Al explicar su elección del nombre León, el nuevo pontífice afirmó que uno de los motivos era el recuerdo de León XIII, que lanzó las bases de la doctrina social de la Iglesia en respuesta a los desafíos de la Revolución Industrial, así como hoy ella enfrenta los de la nueva revolución digital. Otra explicación podría ser su afección por León XIII, que nació cerca de Genazzano , fue educado por los agustinos y fue quien incluyó la invocación Mater Boni Consilii a Genazzano en la Letanía de Loreto.
Según el diario “Le Figaro”, el Cardenal serbio Ladislav Nemet compartió una anécdota que circulaba entre los Cardenales y que ofrecía otra explicación para la elección del nombre Leo (“león” en latín): “Hasta ahora lo teníamos a Francisco, que hablaba con los lobos. Ahora, tenemos un león que ahuyentará a los lobos”.
Esperemos que él lo haga, disipando de una vez por todas la “humareda de Satanás” que penetró en la Iglesia durante el reinado de Paulo VI y ponga fin al “misterioso proceso de autodemolición” que llevó a su crisis actual. Que León XIV vaya más allá de las intenciones de los Cardenales votantes (que pueden haberlo escogido como mera figura de consenso) y restaure verdaderamente la paz en la Iglesia.

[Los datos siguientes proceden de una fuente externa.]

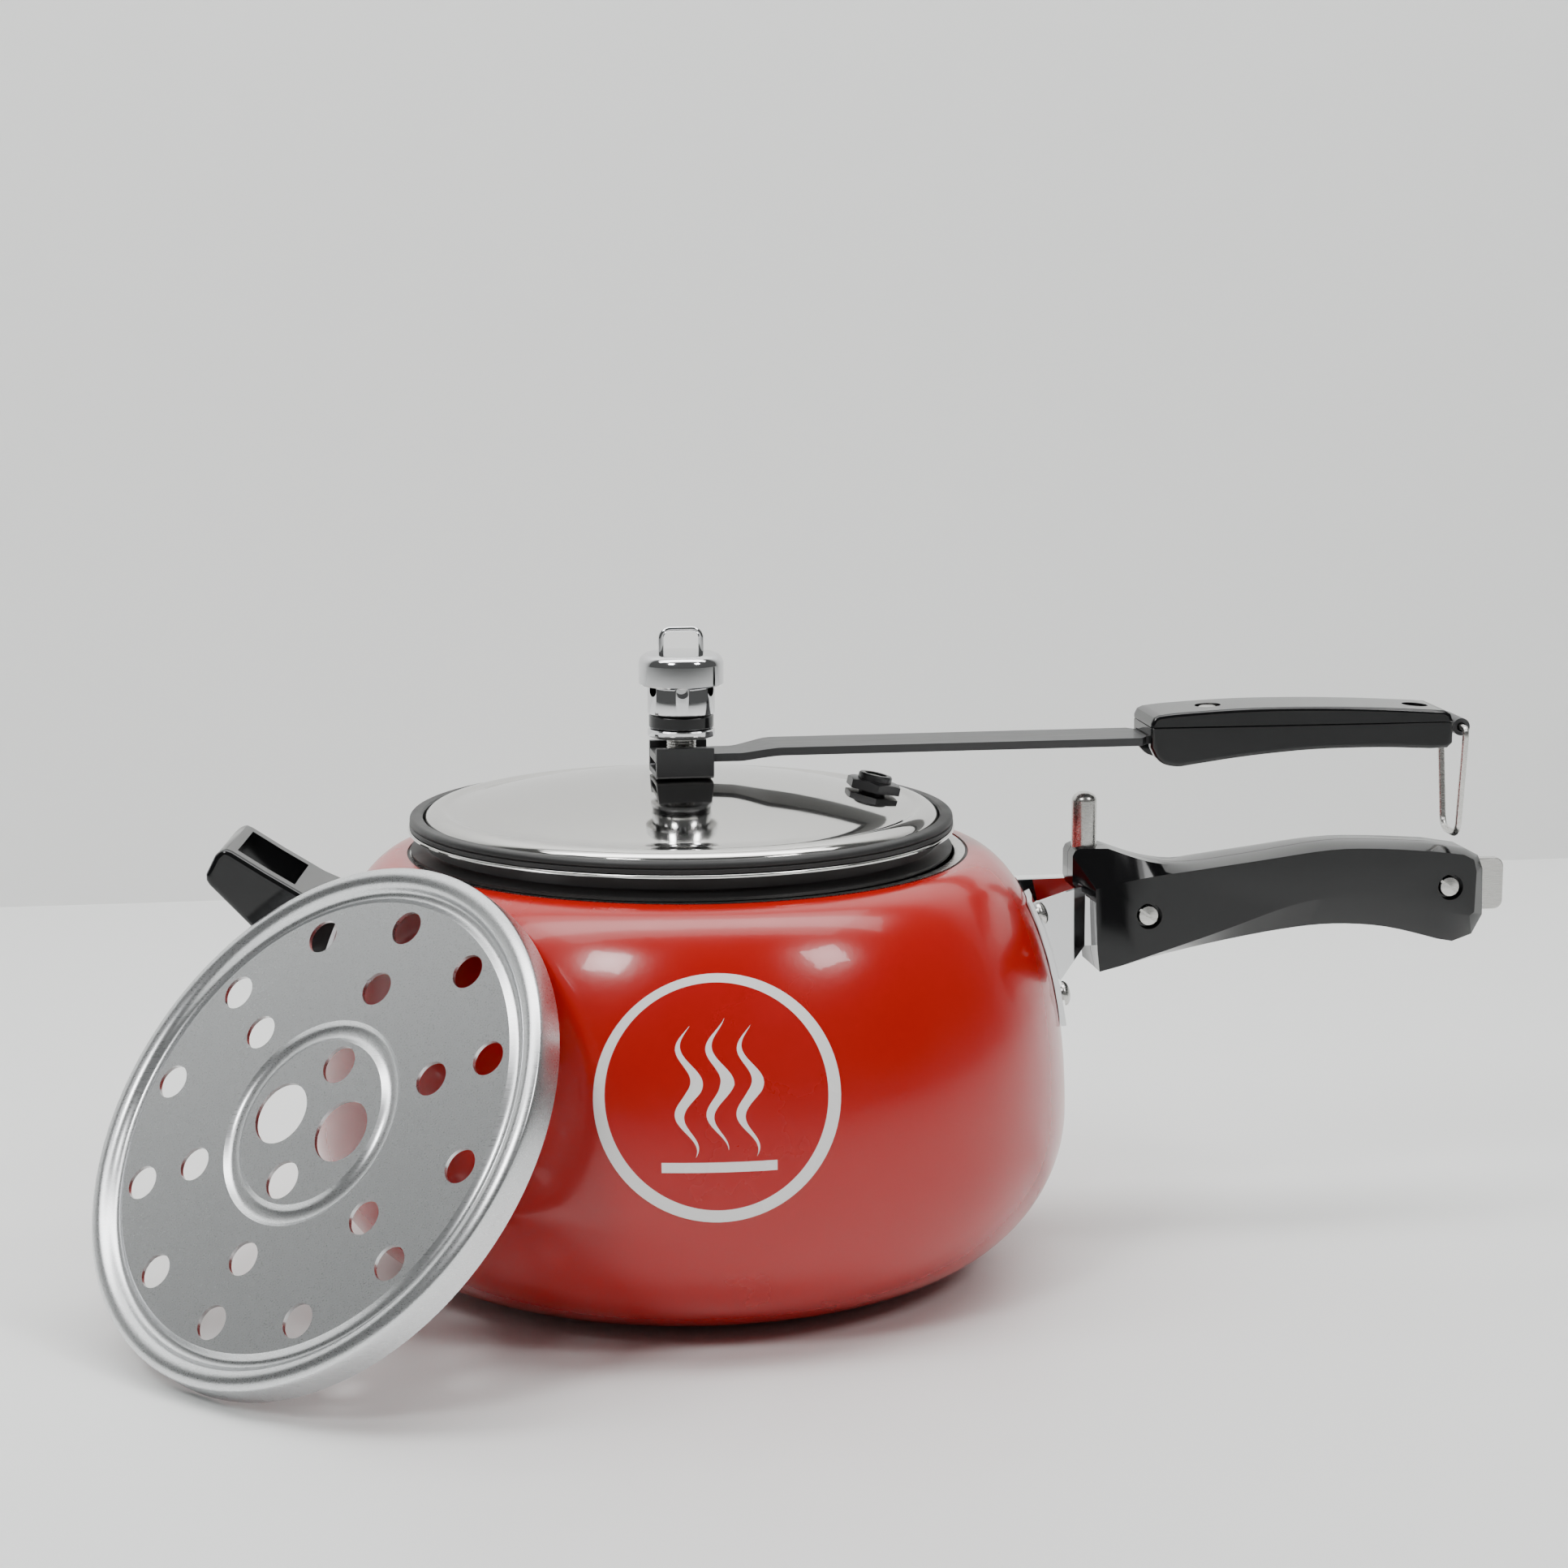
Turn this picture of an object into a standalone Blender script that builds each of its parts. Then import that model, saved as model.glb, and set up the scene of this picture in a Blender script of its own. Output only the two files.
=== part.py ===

Esperemos que sea la verdadera paz como la definió San Agustín, o sea, “la tranquilidad en el orden”, que presupone la eliminación más radical posible de los factores de desorden doctrinario y disciplinario que se propagan por todos los ambientes católicos, y particularmente en los europeos.
Con esta esperanza, juntemos nuestras voces a las de los millares de fieles que, al pie de la loggia de la Basílica de San Pedro aclamaron a León XIV con un sonoro “¡Viva el Papa!”